United Airlines settles religious discrimination case for Buddhist pilot

November 12, 2022

United Airlines agreed to pay a Buddhist pilot $305,000 to settle a religious discrimination case filed on his behalf by the Equal Employment Opportunity Commission.

The pilot was allegedly diagnosed with alcohol dependency and, as a result, lost the required medical certificate issued by the Federal Aviation Administration (FAA).

United Airlines participates in the Human Intervention Motivational Study (HIMS) Program which, according to its website, is “an occupational substance abuse treatment program dedicated to helping all pilots return to the cockpit.”

To complete the HIMS program, pilots with substance abuse problems seeking to obtain a new medical certificate from the FAA must regularly attend Alcoholics Anonymous (AA).

According to the AA website, AA’s “Twelve Steps “are a set of spiritual principles. When practiced as a way of life, they can expel the obsession to drink and enable the sufferer to recover from alcoholism.” The AA characterizes among the Twelve Steps that members, “Came to believe that a Power greater than ourselves could restore us to sanity,” “Made a decision to turn our will and our lives over to the care of God as we understood Him,” “Admitted to God, to ourselves, and to another human being the exact nature of our wrongs,” “Were entirely ready to have God remove all these defects of character” and “Humbly asked Him to remove our shortcomings.”

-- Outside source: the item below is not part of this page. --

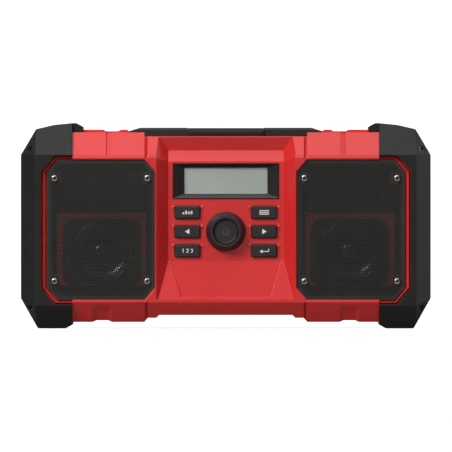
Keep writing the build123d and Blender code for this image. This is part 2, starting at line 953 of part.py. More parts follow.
with BuildPart() as rear_housing:
    add(shell.part)
    block((-beyond, beyond), (-beyond, parting_depth), (-beyond, beyond), mode=Mode.SUBTRACT)
    block((-bay_half, bay_half), (bay_floor_y, beyond), (bay_low, bay_high), mode=Mode.SUBTRACT)
    # Device compartment, the door's rebate, the hinge's pocket and the latch's strike
    y = (pocket_floor_y, beyond)
    block((pocket_inner, pocket_outer), y, (pocket_low, pocket_high), mode=Mode.SUBTRACT)
    x = (pocket_inner - rebate, pocket_outer + rebate)
    y = (back_face - door_sheet - seal_height, beyond)
    block(x, y, (pocket_low - rebate, pocket_high + rebate), mode=Mode.SUBTRACT)
    y = (hinge_y - hinge_knuckle - swing_gap, beyond)
    block(x, y, (hinge_z - hinge_pocket_rise, pocket_low - rebate), mode=Mode.SUBTRACT)
    x = (door_middle - latch_tongue - swing_gap, door_middle + latch_tongue + swing_gap)
    strike_y = back_face - door_sheet - seal_height - strike_wall
    y = (strike_y - latch_tongue_sheet - 2 * moving_gap, strike_y)
    z = (pocket_high, latch_z + latch_tongue + swing_gap)
    block(x, y, z, mode=Mode.SUBTRACT)
    # Knuckles that carry the door's pin
    for offset_x in (-knuckle_offset - knuckle_length, 0, knuckle_offset + knuckle_length):
        x = (door_middle + offset_x - knuckle_length / 2, door_middle + offset_x + knuckle_length / 2)
        barrel(x, hinge_y, hinge_z, hinge_knuckle)
        y = (hinge_y - hinge_knuckle - swing_gap - fit_gap, hinge_y)
        block(x, y, (hinge_z - hinge_knuckle, hinge_z + hinge_knuckle / 2))
    x = (pocket_inner - rebate + fit_gap, pocket_outer + rebate - fit_gap)
    barrel(x, hinge_y, hinge_z, hinge_pin_radius, mode=Mode.SUBTRACT)
    # Aerial channel, with the two ribs that keep the mast upright
    x = (-aerial_column - channel_half, -aerial_column + channel_half)
    block(x, (channel_floor_y, beyond), (channel_low, beyond), mode=Mode.SUBTRACT)
    for side in (-1, 1):
        near = aerial_radius + moving_gap
        x = sorted((-aerial_column + side * near, -aerial_column + side * channel_half))
        y = (channel_floor_y, back_face - aerial_sink + aerial_radius / 2)
        block(x, y, (keeper_height, keeper_height + keeper_tall))
    # Mains inlet
    x = (-inlet_column - inlet_width / 2 - fit_gap, -inlet_column + inlet_width / 2 + fit_gap)
    z = (inlet_height - inlet_tall / 2 - fit_gap, inlet_height + inlet_tall / 2 + fit_gap)
    block(x, (back_face - wall, beyond), z, mode=Mode.SUBTRACT)
    for side in (-1, 1):
        for column, height in closing_screws:
            head_seat = parting_depth + closing_seat
            y = (parting_depth, head_seat)
            rod(side * column, height, y, closing_shank + fit_gap, mode=Mode.SUBTRACT)
            rod(side * column, height, (head_seat, beyond), closing_head + fit_gap, mode=Mode.SUBTRACT)
write(rear_housing, "rear_housing")

with BuildPart() as housing_screws:
    head_seat = parting_depth + closing_seat
    for side in (-1, 1):
        for column, height in closing_screws:
            rod(side * column, height, (head_seat, head_seat + closing_head_height), closing_head)
            rod(side * column, height, (head_seat - closing_length, head_seat), closing_shank)
            with BuildSketch(facing_front(head_seat + closing_head_height)) as socket:
                with Locations((side * column, height)):
                    RegularPolygon(socket_across, 6)
            extrude(socket.sketch, amount=socket_sink, mode=Mode.SUBTRACT)
write(housing_screws, "housing_screws")

# ---------------------------------------------------------------- rubber end caps

with BuildPart() as right_end_cap:
    points = cap_rim + [
        (flank_half - flange_reach + flange_bevel_run, overall_height),
        (flank_half - flange_reach, overall_height - flange_bevel_drop),
        (flank_half - flange_reach, body_top - wall),
        (flank_half, body_top - wall),
        (flank_half, foot_inner_rise),
        (flank_half + foot_inner_bevel, 0.0),
    ]
    polygon_part(Plane.XZ, points, half_depth, both=True)
    section = half_cap_section + [(-y, z) for y, z in reversed(half_cap_section)]
    polygon_part(Plane.YZ, section, beyond, both=True, mode=Mode.INTERSECT)
    for origin, facing in (upright_facet, low_facet, high_facet):
        for flip in (1, -1):
            point = Vector(origin.X, flip * origin.Y, origin.Z)
            facing_out = Vector(facing.X, flip * facing.Y, facing.Z)
            split(bisect_by=Plane(point, z_dir=facing_out), keep=Keep.BOTTOM)
    # Shallow panel in the side, with moulded ribs to grip
    x = (half_width - side_recess_depth, beyond)
    z = (side_recess_low, side_recess_high)
    block(x, (-side_recess_half, side_recess_half), z, mode=Mode.SUBTRACT)
    pitch = (side_recess_high - side_recess_low) / side_rib_count
    for rib in range(side_rib_count):
        middle = side_recess_low + (rib + 0.5) * pitch
        x = (half_width - 2 * side_recess_depth, half_width)
        y = (-side_recess_half + side_rib_width, side_recess_half - side_rib_width)
        block(x, y, (middle - side_rib_width / 2, middle + side_rib_width / 2))
    # Seat on the body
    with BuildPart(mode=Mode.PRIVATE) as flank:
        extrude(body_section(-fit_gap), amount=flank_half + fit_gap, both=True)
    add(flank.part, mode=Mode.SUBTRACT)
    add(end_core(fit_gap), mode=Mode.SUBTRACT)
    add(window_block(fit_gap, 2 * cap_proud), mode=Mode.SUBTRACT)
    for side in (-1, 1):
        y = sorted((side * (slope_top_y - crown_run / 2), side * beyond))
        block((0, flank_half + fit_gap), y, (window_high, beyond), mode=Mode.SUBTRACT)
    add(screw_bores(small_shank + fit_gap), mode=Mode.SUBTRACT)
write(right_end_cap, "right_end_cap")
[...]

The United Airlines pilot at the center of the lawsuit is Buddhist. He objected to the religious content of AA. As an accommodation to his religious beliefs, he sought to substitute regular attendance at a Buddhism-based peer support group. The lawsuit alleged that United Airlines refused to accommodate his religious objection to the AA program. As a result, the pilot was unable to obtain a new FAA medical certificate permitting him to fly again.

The EEOC alleged that United Airlines discriminated against the pilot on the basis of his religion when it refused to modify its addiction treatment program to change a requirement that conflicted with his religious beliefs.

According to Title VII of the Civil Rights Act, employers cannot discriminate against employees on the basis of religion, and must provide reasonable accommodations for an employee’s sincerely held religious beliefs, so long as doing so does not impose an undue hardship on the employer’s business.

Here the pilot would have had to demonstrate that the alternative program is equally effective at addressing his substance abuse, as otherwise, safety could be impacted. In any analysis, employers can demonstrate undue hardship if the accommodation would impact safety.

As stated by the EEOC in announcing the settlement, “Employers have the affirmative obligation to modify their policies to accommodate employees’ religious beliefs.” The EEOC described United Airlines’ response to the employee as “inflexible” when it “refused to make a modest change its program that would have caused them no hardship.”

According to the EEOC’s announcement, the pilot will be compensated for his back pay and reinstated into its HIMS program while “allowing him to attend a non-12-step peer recovery program. The company will also accept religious accommodation requests in its HIMS Program going forward, institute a new policy on religious accommodations, and train its employees.”

The EEOC has initiated several lawsuits against employers for refusing to accommodate the religious beliefs of employees. Employers should not question the reasonableness of an employee’s belief, but can only engage in the interactive process and make a good faith effort to provide reasonable accommodations unless doing so creates an undue hardship.